You dress differently to the rest of Europe
When it’s summer you go out in t-shirts. When it’s winter you go out in t-shirts too. With girls, they seem to wear less clothes as the weather gets colder. To me that makes no sense.
In Eastern Europe we would usually wear darker colours. It’s part of our culture – we’ve been fucked over. And I would say that you care less about brands over here. Double denim in Eastern Europe is largely a myth, but trackies are still big.
Back home you couldn’t get away with dressing “edgy”. People would look like you like you’re on another planet. Personally I like it.
British people can’t dance
Clubs are mostly full of people huddling into crowds. You move around and try to make space for yourself, but that’s not my idea of fun.
A lot of the clubs here are small and the floors are sticky. I like more space and proper dancing. Eastern European clubs tend to be less packed and the door policies are stricter, meaning not everyone is let in.
Your humour is weird
You guys are pretty dark. It’s far more subtle but in a weirder way. And one thing I’ve noticed is that you’ll make a lot jokes with people you don’t know very well.
I have to admit I’m not a fan of British comedy. A lot of it is sexual, but not quite as explicit as American jokes. A lot of British humour is implied, like changing basic words around.

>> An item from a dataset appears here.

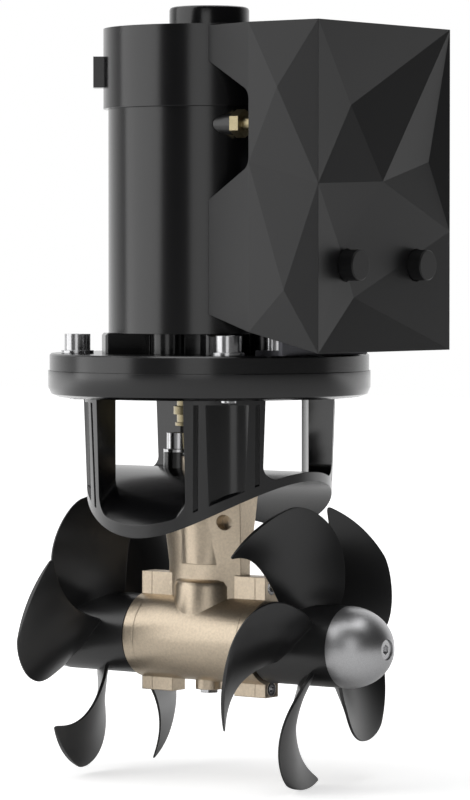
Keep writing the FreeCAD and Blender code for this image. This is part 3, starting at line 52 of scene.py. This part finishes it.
def add_camera():
    """Camera at the picture's angle; gives the directions towards it and to its right."""
    towards = Vector((math.sin(VIEW_SIDE), -math.cos(VIEW_SIDE), 0))
    right = Vector((math.cos(VIEW_SIDE), math.sin(VIEW_SIDE), 0))
    data = bpy.data.cameras.new("Camera")
    data.lens = SENSOR * LENS_LENGTHS
    data.sensor_width = SENSOR
    camera = bpy.data.objects.new("Camera", data)
    camera.location = towards * CAMERA_DISTANCE + Vector((0, 0, CAMERA_HEIGHT))
    look = -towards + AIM_RIGHT * right - Vector((0, 0, AIM_DOWN))
    camera.rotation_euler = look.to_track_quat("-Z", "Y").to_euler()
    bpy.context.scene.collection.objects.link(camera)
    bpy.context.scene.camera = camera
    return towards, right


TOWARDS, RIGHT = add_camera()

# ---------------------------------------------------------------------------------------------
# Materials
# ---------------------------------------------------------------------------------------------
GRAIN_DETAIL = 3.0
EDGE_SAMPLES = 6                    # rays that soften an edge
MOTTLE_SPAN = (0.3, 0.7)            # stretch of the noise over which the tone changes
MOTTLE_SHARE = 0.08                 # how far a tone is from the colour
PLAIN_RELIEF = (900, 0.00001)       # noise scale and height in metres
PLAIN_EDGE = 0.0004                 # radius to which edges are shaded round


def grain(material, scale, height, edge):
    """Fine surface relief from noise in the object's own space, over softly rounded edges."""
    nodes, links = material.node_tree.nodes, material.node_tree.links
    place = nodes.new("ShaderNodeTexCoord")
    noise = nodes.new("ShaderNodeTexNoise")
    noise.inputs["Scale"].default_value = scale
    noise.inputs["Detail"].default_value = GRAIN_DETAIL
    bump = nodes.new("ShaderNodeBump")
    bump.inputs["Distance"].default_value = height
    bump.inputs["Strength"].default_value = 1.0
    links.new(place.outputs["Object"], noise.inputs["Vector"])
    links.new(noise.outputs["Fac"], bump.inputs["Height"])
    bevel = nodes.new("ShaderNodeBevel")
    bevel.samples = EDGE_SAMPLES
    bevel.inputs["Radius"].default_value = edge
    links.new(bevel.outputs["Normal"], bump.inputs["Normal"])
    links.new(bump.outputs["Normal"], nodes["Principled BSDF"].inputs["Normal"])
    return noise


def mottle(material, noise, light, dark):
    """Base colour that wanders between two tones with the noise."""
    nodes, links = material.node_tree.nodes, material.node_tree.links
    tones = nodes.new("ShaderNodeValToRGB")
    for element, place, colour in zip(tones.color_ramp.elements, MOTTLE_SPAN, (dark, light)):
        element.position = place
        element.color = (*colour, 1)
    links.new(noise.outputs["Fac"], tones.inputs["Fac"])
    links.new(tones.outputs["Color"], nodes["Principled BSDF"].inputs["Base Color"])


def finish(slot, colour, roughness, metallic=0.0, relief=PLAIN_RELIEF, gloss=0.5, edge=PLAIN_EDGE):
    """Material of a slot; gloss is the strength of its clear reflection, edge its rounding."""
    material = bpy.data.materials.new(slot)
    material.use_nodes = True
    shader = material.node_tree.nodes["Principled BSDF"]
    shader.inputs["Base Color"].default_value = (*colour, 1)
    shader.inputs["Roughness"].default_value = roughness
    shader.inputs["Metallic"].default_value = metallic
    shader.inputs["Specular IOR Level"].default_value = gloss
    noise = grain(material, *relief, edge)
    light, dark = [[c * share for c in colour] for share in (1 + MOTTLE_SHARE, 1 - MOTTLE_SHARE)]
    mottle(material, noise, light, dark)
    return material


LOOKS = {
    "black_enamel": dict(colour=(0.004, 0.004, 0.0045), roughness=0.20, relief=(700, 0.000012),
                         gloss=0.75),
    "cover_plastic": dict(colour=(0.007, 0.007, 0.0075), roughness=0.40, relief=(2600, 0.00002)),
    "black_plastic": dict(colour=(0.006, 0.006, 0.0065), roughness=0.33, relief=(1500, 0.00001),
                          gloss=0.85),
    "bright_steel": dict(colour=(0.62, 0.62, 0.63), roughness=0.20, metallic=1.0,
                         relief=(1200, 0.00001)),
    "dark_steel": dict(colour=(0.10, 0.10, 0.11), roughness=0.42, metallic=1.0,
                       relief=(1200, 0.00001)),
    "bronze": dict(colour=(0.66, 0.555, 0.425), roughness=0.34, metallic=0.95,
                   relief=(650, 0.00012), edge=0.0009),
    "brass": dict(colour=(0.42, 0.36, 0.22), roughness=0.35, metallic=1.0),
    "yellow_zinc": dict(colour=(0.45, 0.38, 0.22), roughness=0.35, metallic=1.0,
                        relief=(900, 0.00002)),
    "zinc": dict(colour=(0.60, 0.60, 0.61), roughness=0.385, metallic=1.0, relief=(1600, 0.00003)),
    "copper": dict(colour=(0.60, 0.30, 0.18), roughness=0.35, metallic=1.0),
    "carbon": dict(colour=(0.03, 0.03, 0.03), roughness=0.5),
    "rubber": dict(colour=(0.015, 0.015, 0.015), roughness=0.55),
}
FINISHES = {slot: finish(slot, **look) for slot, look in LOOKS.items()}

WELD_GAP = 1e-6
SMOOTH_ANGLE = math.radians(28)
FACET_ANGLE = math.radians(3)       # the cover's facets meet at very flat edges


def dress(name, slot):
    """Gives a CAD node its finish and smooth shading with crisp edges."""
    item = frame["nodes"][name]
    item.data.materials.clear()
    item.data.materials.append(FINISHES[slot])
    item.data.polygons.foreach_set("use_smooth", [True] * len(item.data.polygons))
    weld = item.modifiers.new("Weld", "WELD")
    weld.merge_threshold = WELD_GAP
    split = item.modifiers.new("Edges", "EDGE_SPLIT")
    split.split_angle = FACET_ANGLE if name == "electronics_cover" else SMOOTH_ANGLE
    split.use_edge_sharp = False


for part in frame["record"]["subparts"]:
    dress(part["node"], part["material_slot"])

# ---------------------------------------------------------------------------------------------
# Stage: pale floor, white surroundings and soft lights
# ---------------------------------------------------------------------------------------------
WHITE = (1, 1, 1, 1)
FLOOR_REACH = 6.0                   # from the middle of the floor to its edge
FLOOR_COLOUR = (0.85, 0.85, 0.85, 1)
FLOOR_ROUGHNESS = 0.9
FLOOR_GLOW = 0.6                    # under the object, where the lamps light the floor most
FLOOR_GLOW_SPAN = (0.15, 0.9)       # distances over which the glow rises to 1
FLOOR_FADE_SPAN = (-0.9, 0.0)       # metres towards the camera over which metal sees it fade
WORLD_FADE_SPAN = (-0.98, -0.12)    # the same for the world, from right behind to the side
WORLD_DARKEST = 0.02                # what metal sees of the world in front
WORLD_FILL = 0.30                   # light that the world throws on plain surfaces
LAMP_AIM = Vector((0, 0, 0.15))


def ramp(tree, value, span, start, stop):
    """Smooth step of a value from start to stop over a span."""
    step = tree.nodes.new("ShaderNodeMapRange")
    step.interpolation_type = "SMOOTHSTEP"
    limits = zip(("From Min", "From Max", "To Min", "To Max"), (*span, start, stop))
    for name, number in limits:
        step.inputs[name].default_value = number
    tree.links.new(value, step.inputs["Value"])
    return step.outputs["Result"]


def combined(tree, operation, first, second):
    """Result of a sum, product or the like of two values."""
    node = tree.nodes.new("ShaderNodeMath")
    node.operation = operation
    tree.links.new(first, node.inputs[0])
    tree.links.new(second, node.inputs[1])
    return node.outputs[0]


def seen_directly(tree):
    """The light path, and 1 for rays from the camera, off metal and through glass."""
    path = tree.nodes.new("ShaderNodeLightPath")
    total = path.outputs["Is Camera Ray"]
    for name in ("Is Glossy Ray", "Is Transmission Ray"):
        total = combined(tree, "MAXIMUM", total, path.outputs[name])
    return path, total


def brightness(tree, place, span, darkest):
    """Whether a ray sees a place directly, and how bright it is to that ray.

    It is 1 to the camera. To metal it fades from 1 behind the object to the darkest in front."""
    along = tree.nodes.new("ShaderNodeVectorMath")
    along.operation = "DOT_PRODUCT"
    along.inputs[1].default_value = TOWARDS
    tree.links.new(place, along.inputs[0])
    path, direct = seen_directly(tree)
    behind = ramp(tree, along.outputs["Value"], span, 1.0, darkest)
    return direct, combined(tree, "MAXIMUM", path.outputs["Is Camera Ray"], behind)


def add_floor():
    """White floor that keeps the object's shadow; its glow makes up for the lamps' fall-off."""
    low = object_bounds()[0][2]
    mesh = bpy.data.meshes.new("Floor")
    signs = ((-1, -1), (1, -1), (1, 1), (-1, 1))
    corners = [(x * FLOOR_REACH, y * FLOOR_REACH, low) for x, y in signs]
    mesh.from_pydata(corners, [], [(0, 1, 2, 3)])
    floor = bpy.data.objects.new("Floor", mesh)
    bpy.context.scene.collection.objects.link(floor)
    material = bpy.data.materials.new("Floor")
    material.use_nodes = True
    tree = material.node_tree
    shader = tree.nodes["Principled BSDF"]
    shader.inputs["Base Color"].default_value = FLOOR_COLOUR
    shader.inputs["Roughness"].default_value = FLOOR_ROUGHNESS
    shader.inputs["Specular IOR Level"].default_value = 0.0
    shader.inputs["Emission Color"].default_value = WHITE
    place = tree.nodes.new("ShaderNodeTexCoord")
    distance = tree.nodes.new("ShaderNodeVectorMath")
    distance.operation = "LENGTH"
    tree.links.new(place.outputs["Object"], distance.inputs[0])
    glow = ramp(tree, distance.outputs["Value"], FLOOR_GLOW_SPAN, FLOOR_GLOW, 1.0)
    direct, share = brightness(tree, place.outputs["Object"], FLOOR_FADE_SPAN, 0.0)
    glow = combined(tree, "MULTIPLY", glow, combined(tree, "MULTIPLY", direct, share))
    tree.links.new(glow, shader.inputs["Emission Strength"])
    mesh.materials.append(material)


def add_world():
    """Plain white to the camera; metal sees the white too, where it lies behind the object."""
    world = bpy.data.worlds.new("World")
    bpy.context.scene.world = world
    world.use_nodes = True
    tree = world.node_tree
    nodes, links = tree.nodes, tree.links
    dim = nodes["Background"]
    dim.inputs["Color"].default_value = WHITE
    dim.inputs["Strength"].default_value = WORLD_FILL
    white = nodes.new("ShaderNodeBackground")
    white.inputs["Color"].default_value = WHITE
    place = nodes.new("ShaderNodeTexCoord")
    direct, share = brightness(tree, place.outputs["Generated"], WORLD_FADE_SPAN, WORLD_DARKEST)
    links.new(share, white.inputs["Strength"])
    mix = nodes.new("ShaderNodeMixShader")
    links.new(direct, mix.inputs["Fac"])
    links.new(dim.outputs["Background"], mix.inputs[1])
    links.new(white.outputs["Background"], mix.inputs[2])
    links.new(mix.outputs["Shader"], nodes["World Output"].inputs["Surface"])


def add_light(name, bearing, height, distance, size, power):
    """A soft lamp; its bearing in degrees is 0 towards the camera and grows to its right."""
    data = bpy.data.lights.new(name, "AREA")
    data.shape = "RECTANGLE"
    data.size, data.size_y = size
    data.energy = power
    lamp = bpy.data.objects.new(name, data)
    turn = math.radians(bearing)
    lamp.location = (RIGHT * math.sin(turn) + TOWARDS * math.cos(turn)) * distance
    lamp.location.z = height
    aim = LAMP_AIM - lamp.location
    lamp.rotation_euler = aim.to_track_quat("-Z", "Y").to_euler()
    bpy.context.scene.collection.objects.link(lamp)


add_floor()
add_world()
add_light("Left", bearing=-82, height=0.80, distance=1.5, size=(1.7, 2.5), power=19)
add_light("Front", bearing=-10, height=0.70, distance=2.6, size=(1.1, 1.6), power=5)
add_light("Top", bearing=0, height=1.9, distance=0.2, size=(1.4, 1.4), power=12)
bpy.context.scene.view_settings.view_transform = "Standard"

One thing we do have in common is that a lot of our jokes are based on neighbours and stereotypes. I’d say Estonia is our version of Wales.
The music used to be good
British music is traditionally the best in the world. My parents are obsessed with it: Queen, The Beatles, ELO, David Bowie.
I was brought up more in line with MTV and American stuff. Grime is alright, but I’m aware I’ve been indoctrinated since moving to London. When I first heard it I thought it was shit and low budget.
No British people eat their own cuisine
Traditionally your food is dry and basic. But you know that already. Mince pies, fish and chips or English breakfasts are hardly gourmet. That tends to be an immigrant’s first thought.
In Lithuania we eat our own food all the time. Over here you almost never eat English food. You’re more international, and I guess it means you’re more open to different cuisines.
Oh and I’m not a big fan of marmite.
Brexit, UKIP and right wing politics aren’t that bad
First things first, Eastern Europe is far more racist than Britain. There are nationalist groups like the EDL or Britain First, but they aren’t anywhere near as extreme. Here I feel safe and can walk around at any time in London.
I don’t think leaving Europe would directly affect me. I don’t want Britain to leave because it’s a provider of so many jobs.
There used to be the American dream, but I think Britain has replaced that. Friends back home want to come here and make some money. It’s the land of opportunity. Admittedly open borders are a good thing for Eastern Europe, but having lived here for five years I can understand having uncontrolled borders is an issue too.
For me, immigrants not integrating into society is the main problem.
Football fans are shit
They’re reckless and can be racist towards us. I’ve been to Wembley and worked in the VIP box of all places. A man pointed his camera at me and the other staff, calling us immigrants and other synonyms I can’t exactly remember. He had a suit on and was visibly drunk. You can blame the team and single out Chelsea fans in particular, but it’s a tribal thing.
On the whole football culture isn’t so different to how we feel about basketball. You’re raised by it, pick a team and have to stick by them for better or for worse.
I should know, when I moved here I became a Newcastle fan.